一輪の花を君に。
「美空!」


リビングへ行くと、美空はソファーに眠りについていた。




「香音ちゃん、こんな遅くにどうしたの?」




「美空が、発作起こしたから心配になって。」





「大丈夫だよ。喘鳴は少しあるけど発作は治まったからもう大丈夫。もう遅いし寒いから部屋に戻りな。美空も、ここだと寒いから部屋に運ぶね。」





美空を姫抱きにした時、中森先生は少しだけ険しい顔をした。




「先生?」




「えっ?」




「さっき、険しい顔をしたから。」





「あっ、いや何でもない。」





そう言いながらも、心配そうに美空を見る中森先生を見たら、何が言いたいのかくらいすぐに分かるよ。
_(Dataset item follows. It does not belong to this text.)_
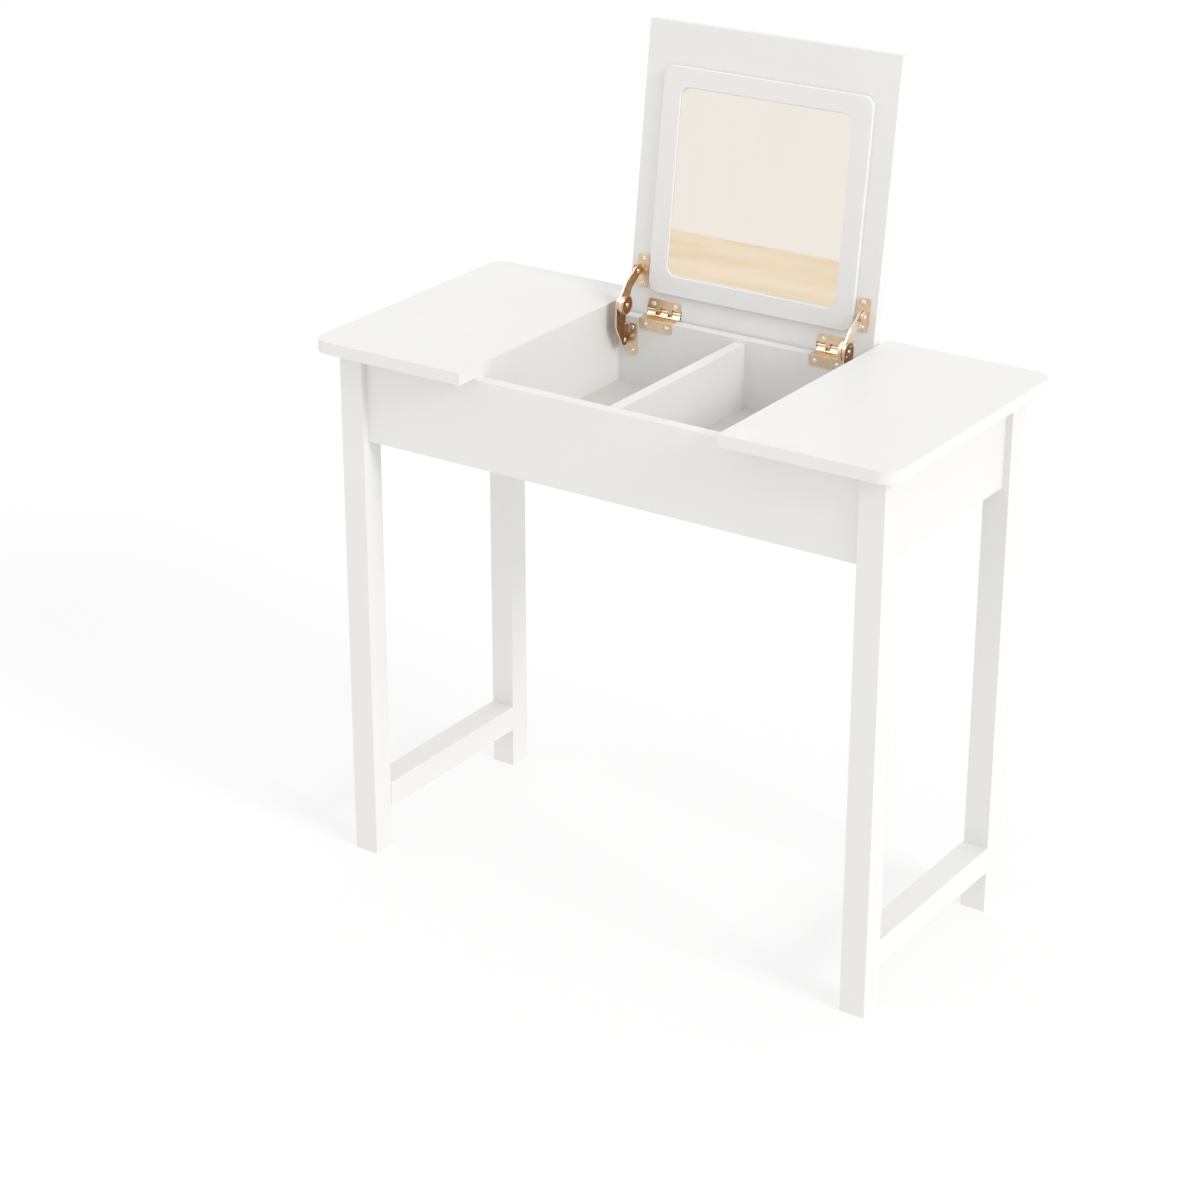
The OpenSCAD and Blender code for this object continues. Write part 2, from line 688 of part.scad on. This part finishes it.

「最近は、あまり食べてなかったので。体重もかなり落ちてるかと。」





「よく分かったね。俺が思ってること。」





「私も、美空を見ててずっと思ってたんです。最近は、前よりも細くなったから心配で。」






「美空は、元々胃が小さいから大人1人前の半分も食べられればいい方なんだよね。だけど、食欲がかなり落ちているとなると、栄養の方が心配になってくるよな。」





どうして、そんなに知ってるんだろう。






「七瀬先生から聞いたんですか?」





「美空を観察してて分かった。水を飲む量にしても、少なかったし。それに、触診でだいたいのことは分かるからね。」





そうだったんだ。





そう言いながら、中森先生は美空をベッドに寝かせてから、掛け布団をかけた。




美空の髪を、丁寧に撫でながら微笑む中森先生を見ていると、美空のことが相当好きなことが分かる。




「中森先生…。もしかして美空にときめいてませんか?」





「はっ!?」




「その反応、図星ですね。」





「香音ちゃん?えっ!?いつから気付いてたの?」





「先生、美空に触れる時すごく表情が柔らかくなるから。そっちの方が、先生らしいですよ。」





「香音ちゃん?俺らしいって…?


病院にいる時の俺を知っているのか?」





「それはまだ、秘密です。」





中森先生は、気付いていないんだろうな。



覚えてないのかもしれない。




それほど、先生は人に興味がなかった。



私の名前すら、知らないよね。




今はまだ、話さないでおこう。




私が、中森先生の従姉妹の娘ってことを。